ALA Congratulates Jen Williams on being inducted into the SA Sport Hall of Fame
Jen Williams (far right) receiving her SA Sport Hall of Fame Award
In November 2013 Jen, along with 4 other new inductees, was presented with her SA Sport Hall of Fame award in front of her family, friends and team mates spanning many years and from the many sports which Jen played. In particular, women's lacrosse was well represented, and Jen intends to use her Hall of Fame status to rally for greater recognition of other women's sports stars.
Jen's recollection of the night; "The 5 new inductees were - me, Jen Williams - Lacrosse, Sir James Hardy - Sailing (represented by his sister), Ken McGregor - Tennis (represented by his son), Jack Oatey - SANFL (represented by his son) and Kathyryn Harby Williams - Netball. We were the fourth year of induction and number 22-26 inducted. I joined my dad who was inducted for AFL in the second year (number 12) so we are the only father daughter in any hall of fame. This is what sport is all about, being in a team."
Extract from www.couriermail.com.au
THE imagination Jenny Williams developed growing up in one of SA's most famed sporting families would lead her to achieve things most would never have dared contemplate.
Williams was last month inducted into the KPMG SA Sport Hall of Fame after a career which saw her represent SA in six sports and win a world championship in lacrosse
She later co-founded the SA Women's Football Association and continues to have a lasting legacy on women's sport.
"Growing up with a father who was a coach you learned to think about how you could take a sport forward, and I suppose I developed a great imagination for what could be achieved in sport,'' says Williams, whose father Fos coached Port Adelaide to nine SANFL premierships.

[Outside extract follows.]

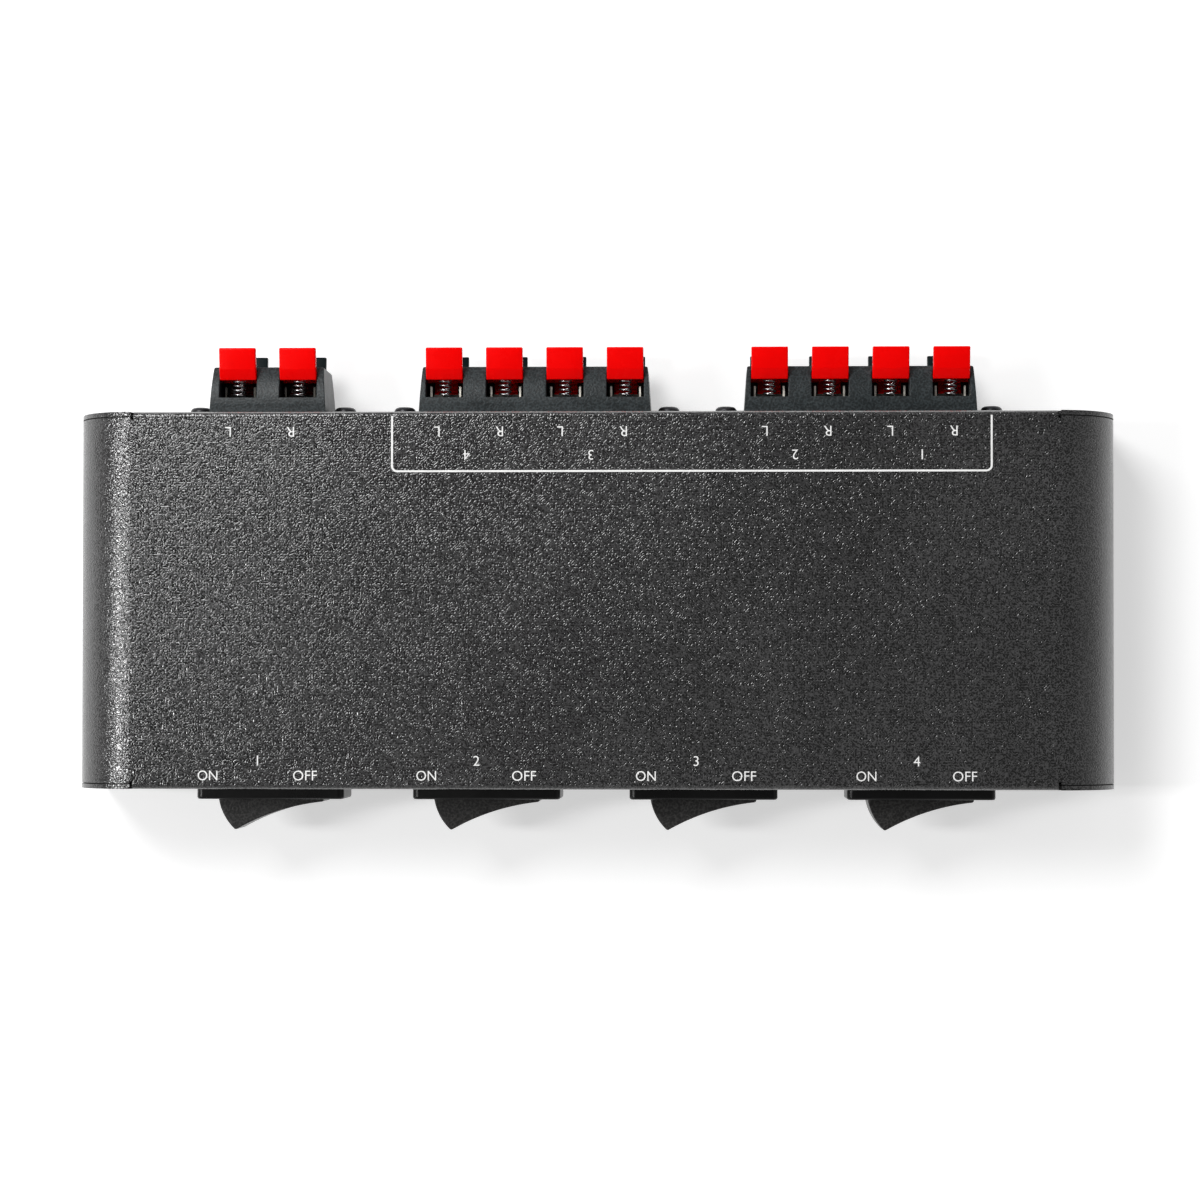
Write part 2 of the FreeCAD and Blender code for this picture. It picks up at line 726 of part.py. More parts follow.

Williams represented SA at senior level in cricket, soccer, football, touch football, indoor lacrosse and lacrosse during the 1970s and '80s winning multiple national championships.
Among her crowning achievements was playing in Australia's all-conquering lacrosse team through the '80s, which became the first side ever to beat the US in 1981 before winning the 1986 world championship.
Williams says the diverse sporting backgrounds of that Australian team changed the way women's lacrosse was played.
"When we went to the States in '86 we were using plastic sticks and we were playing left and right handed because of our background in other sports.
"The Americans were still using wooden sticks and they were still playing with one hand ...
"We were told plastic sticks were a fad and we were stupid, but now you can't find wooden sticks."
Williams was presented at the The Advertiser Channel 7 Sports Star of the Year Awards at the Adelaide Entertainment Centre on Friday night.
She attended the night with a large group of her former teammates from various sports and says the most important thing she achieved in sport was lifelong friendships.
She will use her Hall of Fame status to rally for greater recognition of other women's sports stars.
Williams' parents Fos and Von, both deceased, remain two of the greatest influences on her sporting career.